Imperial Sugar expects rebuilt refinery to recoup custom
Mexican imports and rival US companies filled the supply gap when the refinery in Georgia closed for business following an industrial accident that severely damaged the packaging facilities and left 4 people dead.
But now that Imperial Sugar has rebuilt the refinery, senior vice president and CFO Hal Mechler told Food Navigator USA that he is confident that customers will return.
Mexican role
Mechler said that Mexican imports had filled most of the supply gap created by the refinery closure. He said imports from the country rose from about 2 percent of the US market in 2007 to 10-11 percent today.
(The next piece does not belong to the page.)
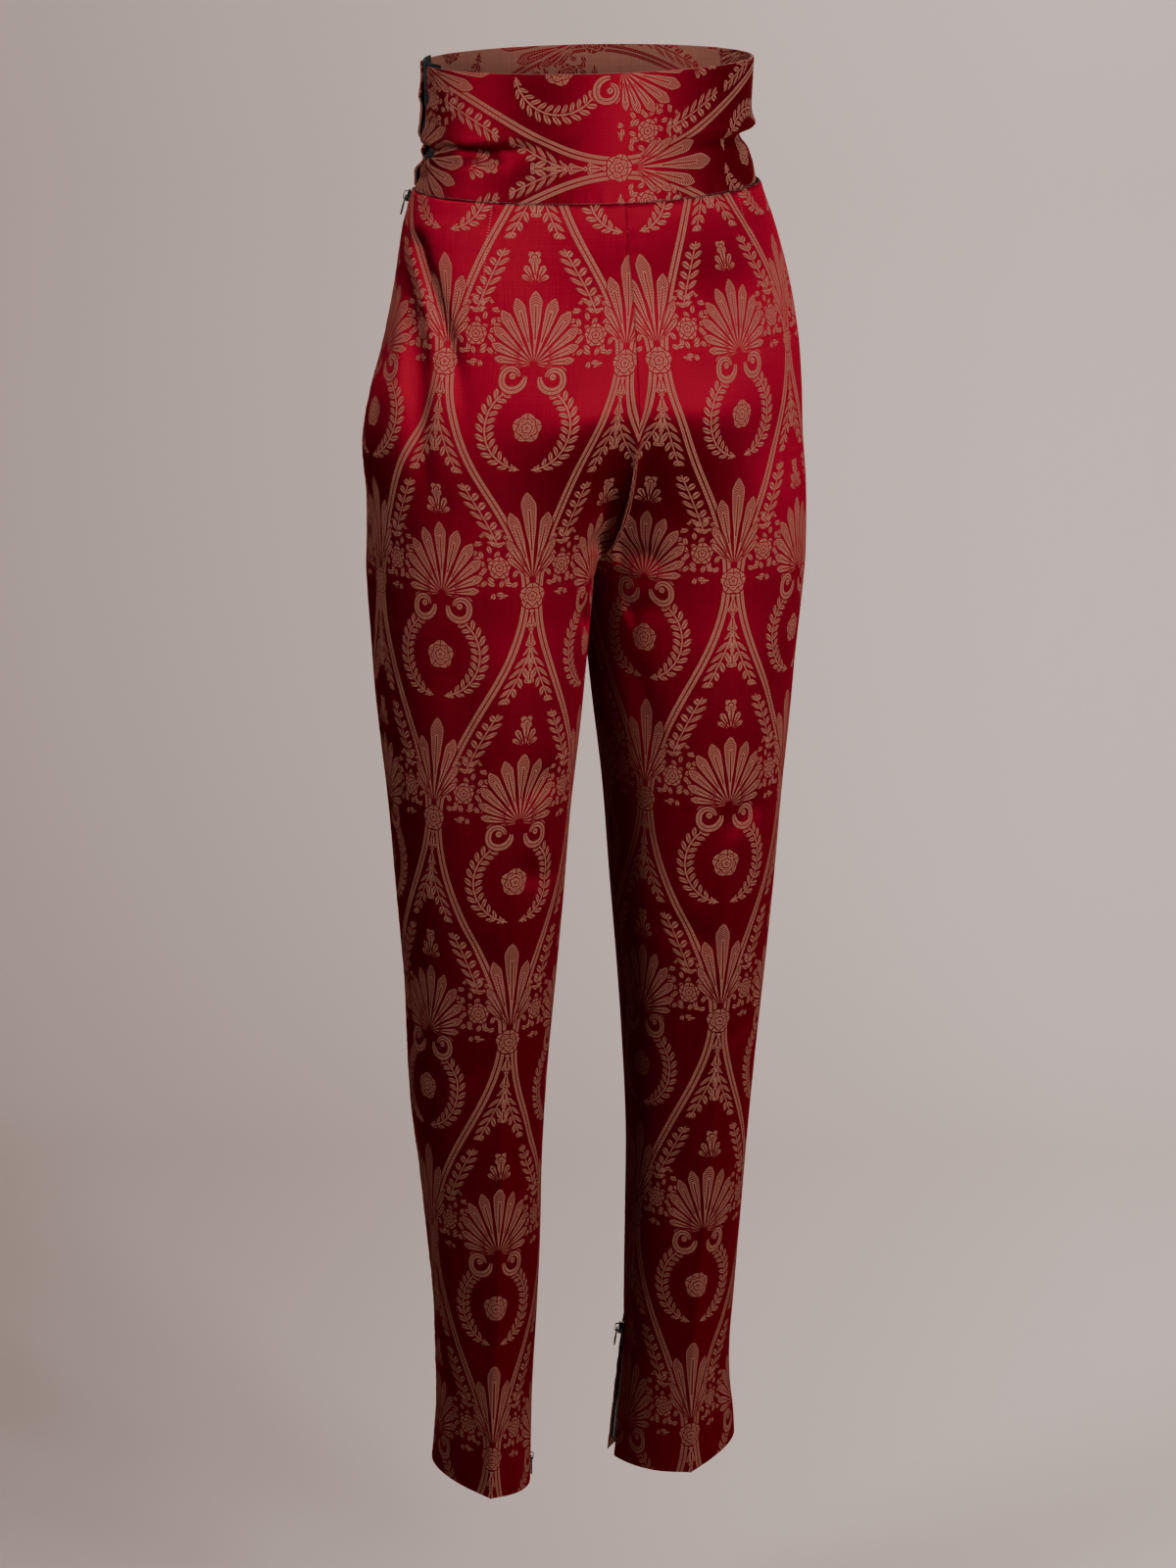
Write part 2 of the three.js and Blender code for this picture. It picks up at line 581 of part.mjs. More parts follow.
// Puts a slider and its pull on the surface at (r, v).
function addSlider(name, half, r, v) {
  const { normal, down } = frameAt(r, v, half);
  const up = down.clone().negate();
  const across = normal.clone().cross(up);
  const turn = new THREE.Quaternion().setFromRotationMatrix(
    new THREE.Matrix4().makeBasis(across, normal, up));
  const face = toVector(surface(r, v, half)).addScaledVector(normal, SLIDER.lift);
  const slider = add(`${name}_slider`, sliderGeometry(), metal);
  slider.position.copy(face);
  slider.quaternion.copy(turn);
  const pull = add(`${name}_pull`, pullGeometry(), metal);
  pull.position.copy(face).addScaledVector(normal, PIVOT_N);
  pull.quaternion.copy(turn);
}

// The clearance between a chain's end and its slider.
const pastSlider = SLIDER.tall / 2 + GAP;

// Side zip, closed: the slider is at the top, and the chain hangs below it.
const TORSO_V = (z) => WAIST_SEAM_Z - z;
const sideEnds = [TORSO_V(SIDE_ZIP.top), TORSO_V(SIDE_ZIP.bottom)];
const sideSliderV = TORSO_V(SIDE_ZIP.slider);
addTapePair(['side_zip_tape_back', 'side_zip_tape_front'], backLeft, frontLeft,
  sideEnds);
const SIDE_RISE_END = -70;         // the chain lies fully behind the cloth below this
addChain('side_zip_chain', backLeft, frontLeft,
  [...spread(sideSliderV + pastSlider, TORSO_V(SIDE_RISE_END), 6), sideEnds[1]]);
addSlider('side_zip', LEFT, sideLeft(sideSliderV), sideSliderV);

// Left ankle zip, closed: the slider is at the hem. Round the leg's inner side the
// front panel comes before the back panel.
const leftEnds = [LEG_V(LEFT_ANKLE_ZIP.top), LEG_V(LEFT_ANKLE_ZIP.bottom)];
const leftSliderV = LEG_V(LEFT_ANKLE_ZIP.slider);
addTapePair(['left_ankle_tape_front', 'left_ankle_tape_back'], frontLeft, backLeft,
  leftEnds);
const LEFT_RISE_TOP = -1010;       // and this one fully behind it above this
addChain('left_ankle_chain', frontLeft, backLeft,
  [leftEnds[0], ...spread(LEG_V(LEFT_RISE_TOP), leftSliderV - pastSlider, 5)]);
addSlider('left_ankle', LEFT, inseamLeft(leftSliderV), leftSliderV);

// Right ankle zip, open: the slider is at the top, and each tape shows past its panel.
const rightEnds = [LEG_V(RIGHT_ANKLE_ZIP.top), LEG_V(RIGHT_ANKLE_ZIP.bottom)];
const rightSliderV = LEG_V(RIGHT_ANKLE_ZIP.slider);
const TAPE_SHOWS = 3.2;
const TAPE_HIDDEN = 9;
const openNear = (v) => -Math.min(TAPE_SHOWS, ankleRightHalf(v) - HALF_GAP);
const openFar = () => TAPE_HIDDEN;
addTape('right_ankle_tape_back', backRight, true, rightEnds, openNear, openFar);
addTape('right_ankle_tape_front', frontRight, false, rightEnds, openNear, openFar);
addSlider('right_ankle', RIGHT, inseamRight(rightSliderV), rightSliderV);

export default trousers;
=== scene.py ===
# %% [markdown]
# # High-waisted jacquard trousers
#
# This file finishes a pair of tapered trousers whose solids come from the CAD frame:
# two back panels, two front panels, a high waistband, a side closure and two ankle
# zips. The CAD solids are faceted and plain. Here each cloth piece is built again as a
# smooth thin wall on the same form, with its folds, pressed creases and darts, and
# the damask is woven into its material.
#
# Lengths are worked out in millimetres and put into the meshes in metres. +Z is up,
# the wearer faces -Y, and the wearer's left is +X.

import bpy
import numpy as np
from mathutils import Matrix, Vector


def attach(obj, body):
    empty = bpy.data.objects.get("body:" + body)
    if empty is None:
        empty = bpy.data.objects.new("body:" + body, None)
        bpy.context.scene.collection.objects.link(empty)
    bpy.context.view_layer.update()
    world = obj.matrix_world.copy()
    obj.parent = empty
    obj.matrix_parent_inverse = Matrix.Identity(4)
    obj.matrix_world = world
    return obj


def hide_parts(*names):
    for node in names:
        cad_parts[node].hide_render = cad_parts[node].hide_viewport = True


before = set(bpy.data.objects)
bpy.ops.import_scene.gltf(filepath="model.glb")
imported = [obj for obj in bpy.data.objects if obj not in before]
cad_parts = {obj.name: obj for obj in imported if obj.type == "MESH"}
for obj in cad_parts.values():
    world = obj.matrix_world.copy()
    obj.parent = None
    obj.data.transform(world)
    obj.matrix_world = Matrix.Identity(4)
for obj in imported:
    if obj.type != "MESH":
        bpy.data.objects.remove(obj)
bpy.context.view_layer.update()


# %% [markdown]
# ## Tables and curves
#
# The figure under the cloth is known at a few heights only: how wide the waist is, how
# deep the seat, how far the knee turns out. A short table holds those sizes, and a
# smooth curve through each column fills in every height between.

# %% Tables with named columns
def table(names, *rows):
    """Rows of numbers as arrays, one for each named column."""
    return {name: np.array(column, float) for name, column in zip(names.split(), zip(*rows))}


def column_at(sizes, name, z):
    """Value of a column at heights z: a cubic Hermite curve whose slope at each row is
    the slope between its two neighbours. Rows go down in z."""
    heights, values = sizes["z"], sizes[name]
    before = np.maximum(np.arange(len(heights)) - 1, 0)
    after = np.minimum(np.arange(len(heights)) + 1, len(heights) - 1)
    slopes = (values[after] - values[before]) / (heights[after] - heights[before])
    i = np.clip(np.searchsorted(-heights, -z, side="right") - 1, 0, len(heights) - 2)
    run = heights[i + 1] - heights[i]
    t = np.clip((z - heights[i]) / run, 0, 1)
    s = 1 - t
    return (values[i] * (1 + 2 * t) * s * s + values[i + 1] * (3 - 2 * t) * t * t
            + run * (slopes[i] * t * s * s - slopes[i + 1] * t * t * s))


def smooth(t):
    """An S-curve: 0 below 0, 1 above 1, and level at both ends."""
    t = np.clip(t, 0, 1)
    return t * t * (3 - 2 * t)


def mix(a, b, t):
    """The value a share t of the way from a to b."""
    return a + (b - a) * t


TORSO = table("z side back front lobe",
    (66, 131.5, 97, -88, 0), (40, 130.3, 95.5, -87, 0), (12, 131.6, 94, -86, 0),
    (0, 130, 93, -86, 0), (-30, 135, 94, -90, 0), (-60, 144.3, 99.5, -95, 1),
    (-100, 153, 110, -101, 4), (-140, 160.8, 117, -107, 7), (-182, 168.5, 123, -111, 9),
    (-220, 172.3, 123, -112, 10), (-260, 172.3, 123, -112, 9), (-320, 170.5, 123, -112, 6))

LEAN = table("z by", (66, 5.2), (12, 4.2), (-30, 3.4), (-100, 6.4), (-145, 5.6),
    (-182, 1.6), (-220, -0.4), (-262, 3.6), (-310, 4.4), (-400, 0.4), (-460, 0))

LEG = table("z x y wide deep crisp left right",
    (-320, 85.4, 0, 85.0, 104, 0.0, -3, -3), (-345, 85.7, 2, 83.0, 102, 0.1, -3, -3),
    (-380, 86.0, 5, 79.5, 100, 0.2, -3, -3), (-430, 86.5, 7, 75.0, 97, 0.3, -2, -3),
    (-500, 87.0, 8, 67.5, 92, 0.4, 0, -3), (-570, 87.0, 8, 62.5, 87, 0.5, 2, -4),
    (-640, 87.0, 7, 56.5, 82, 0.6, 2, -4), (-710, 86.7, 5, 51.0, 77, 0.7, 4, -5),
    (-780, 85.4, 4, 46.5, 74, 0.8, 7, -6), (-850, 83.0, 1, 44.0, 72, 0.9, 10, -8),
    (-910, 80.7, -4, 41.0, 70.5, 1.0, 12, -9), (-980, 79.0, -10, 37.5, 69.5, 1.0, 13, -9),
    (-1060, 78.4, -14, 36.5, 69.0, 1.0, 14, -9))

OUTER_SIDE = table("z left right", (-640, 0, 0), (-740, 4.5, 0), (-800, 2, 0.5),
    (-860, -0.5, 2), (-906, -1.5, 4.7), (-955, 0, 6.8), (-1000, 1, 10.8),
    (-1030, 3, 15), (-1060, 6, 17.5))

SEAMS = table("z side inner", (66, 0.573, 0), (-30, 0.573, 0), (-320, 0.55, 0),
    (-600, 0.535, 0), (-941, 0.525, 8), (-1060, 0.522, 16))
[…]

With a smaller Mexican sugar crop anticipated this year, the Imperial Sugar executive said the company expects the Mexican supply contribution to fall back to around 2 percent.
As the Port Wentworth refinery returns to full production capacity Imperial Sugar expects to be able to step in and supply the difference to sugar users.
Operating the Port Wentworth refinery and another refinery in Gramercy, LA, Imperial Sugar is one of the largest processors and marketers of refined sugar to food manufacturers in the US.
Sugar prices
Its operations have broader implications for sugar supply, but Mechler said that it was unlikely that the reopening of the Port Wentworth site would affect sugar prices paid by food customers.
He said the closure of the site last year may have had some effect on prices at the time, but the raw sugar situation plays a much larger role in determining market prices.
Reconstruction
The damaged refinery began shipping bulk sugar again in late July. Operations then returned to about 25 percent of normal capacity by August, with $149m of the estimated $210- $225m reconstruction costs paid by the end of the month.
Final testing of the packaging lines is now underway and is expected to be finished in time for the refinery to return to full capacity sometime this fall.
Mechler said the rebuilt refinery will be more efficient than before although its capacity will remain the same because little construction work was done on the refining facilities. He said it was the packaging side of the site rather than the refining facilities that incurred the brunt of the damage from last year's explosion.